Final answer:
To calculate the expected utility for an individual with actuarially fair and full insurance, we first find the fair premium based on expected losses. The premium is $17,000, making the consumption $183,000 after insurance. Thus, the expected utility is U = 183,000.
Step-by-step explanation:
The question presents a scenario of calculating expected utility for an individual with a probability of incurring accidents and a utility function U = C, where C represents consumption.
Since the individual has a 20% chance of a $75,000 accident, a 20% chance of a $10,000 accident, and a 60% chance of no accident, and the insurance is actuarially fair, the expected utility can be computed by multiplying the probability of each outcome by the utility that results from the income after the accident minus the insurance premium that exactly compensates for the expected loss.
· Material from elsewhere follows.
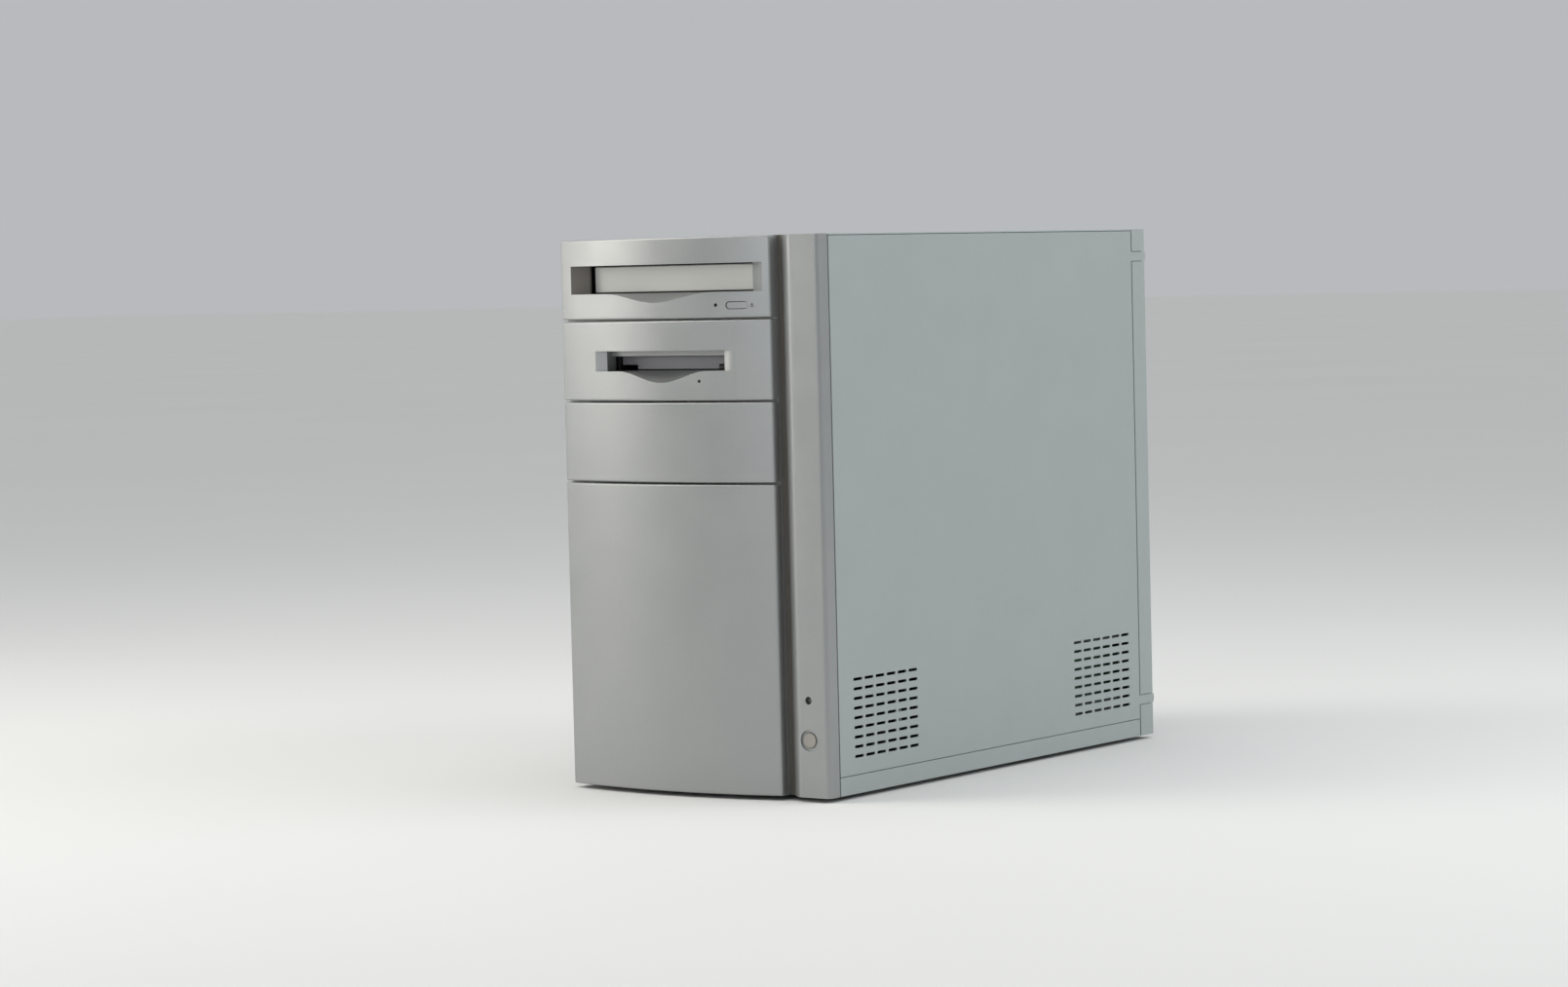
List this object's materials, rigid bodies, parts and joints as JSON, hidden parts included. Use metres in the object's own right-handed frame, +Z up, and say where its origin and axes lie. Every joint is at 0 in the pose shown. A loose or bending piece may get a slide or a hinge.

Calculating Expected Utility with Actuarially Fair and Full Insurance:
Let's find the fair and full insurance premiums first. The individual faces an expected loss of [(0.20 * $75,000) + (0.20 * $10,000)] = $17,000. Therefore, an
actuarially fair premium
for full insurance would also be $17,000.
With full insurance, the individual's consumption will always be the income minus the premium: $200,000 - $17,000 = $183,000.
The expected utility with actuarially fair and full insurance would simply be U = 183,000 since there are no other uncertainties once the insurance is purchased.